Cowdery is being told, in a way that is highly attentive to his emotional need for assurance and motivation, that the nature of the "witness" of the Spirit that he didn't know he had, was an "enlightenment" of the mind. The Lord could have revealed Galations 5-like language deploying more emotion-centric words, but He didn't. Here it is very much mental, intellectual even. The Spirit's influence added intelligence.
Now don't get me wrong, enlightenment is not purely cerebral either. It does come with a rush, with a joy, with a peace. Even secular scientists and engineers know the feeling of Eureka! Anyone who has seen the control room as a robot lander touches down on Mars knows that scientists, engineers, and technicians rejoice.

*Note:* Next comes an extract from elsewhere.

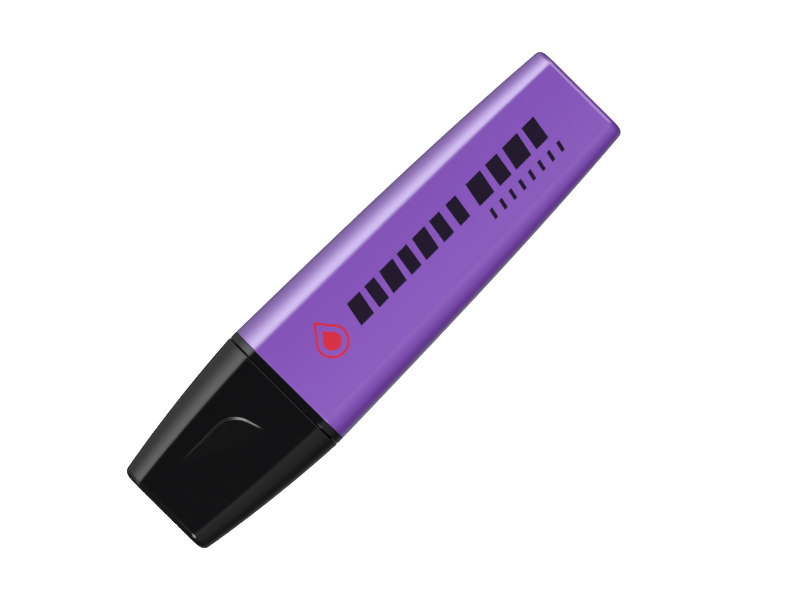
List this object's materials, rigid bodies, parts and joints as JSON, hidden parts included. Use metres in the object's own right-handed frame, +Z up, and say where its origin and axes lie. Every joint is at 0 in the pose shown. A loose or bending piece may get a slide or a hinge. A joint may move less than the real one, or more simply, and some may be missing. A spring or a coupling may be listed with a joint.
{
  "type": "highlighter",
  "caption": "Flat wedge highlighter pen: tapered barrel, pull-off cap with a finger recess, and a chisel nib fed by a fibre ink reservoir.",
  "frame": {"origin": "on the surface that the pen lies on, under the middle of its length and width, level with the lowest line of the cap's lip and the collar", "axes": "+X from the closed end of the cap towards the tail, +Z up through the broad faces, +Y across the broad faces"},
  "size_m": [0.105, 0.0268, 0.017],
  "materials": {
    "barrel_plastic": "glossy purple moulding",
    "black_plastic": "glossy black moulding",
    "nib_felt": "porous felt wet with violet ink",
    "ink_fibre": "bundled fibre soaked with violet ink",
    "film": "thin film",
    "liner_plastic": "matt black moulding"
  },
  "bodies": {
    "pen": {"barrel": "barrel_plastic", "front_section": "black_plastic", "nib": "nib_felt", "reservoir_core": "ink_fibre", "reservoir_wrap": "film"},
    "cap": {"cap_shell": "black_plastic", "inner_cap": "liner_plastic"}
  },
  "joints": [
    {"name": "cap_pull", "type": "slide", "parent": "pen", "child": "cap", "axis": [-1, 0, 0], "range_m": [0, 0.045]}
  ]
}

But if you feel you haven't yet received your "witness" even after earnestly seeking it--if you've sat in church, maybe for years, feeling like everyone around you is experiencing some deep visceral, maybe even hokey ecstasy connecting them to God that you are simply insensitive to--maybe it's less because He's not answering, and more because your assumptions are putting His Voice in a box that He won't penetrate until you open it. Maybe He's enlightening your mind and your heart, and you need to open one or the other more to see the balance, catch the vision, and ride the feeling. Maybe you've been stretching out with your feelings like some kind of Jedi, but failing to recognize that cause-and-effect reason is more divine than the "trust your heart" magic our society grooms us to expect.
The good things you both know and feel are Him. You both know and feel truth. So test it. Do something good. Learn something new. Repent of something you've done wrong. Let Him speak to both reason and emotion. See and feel how He responds.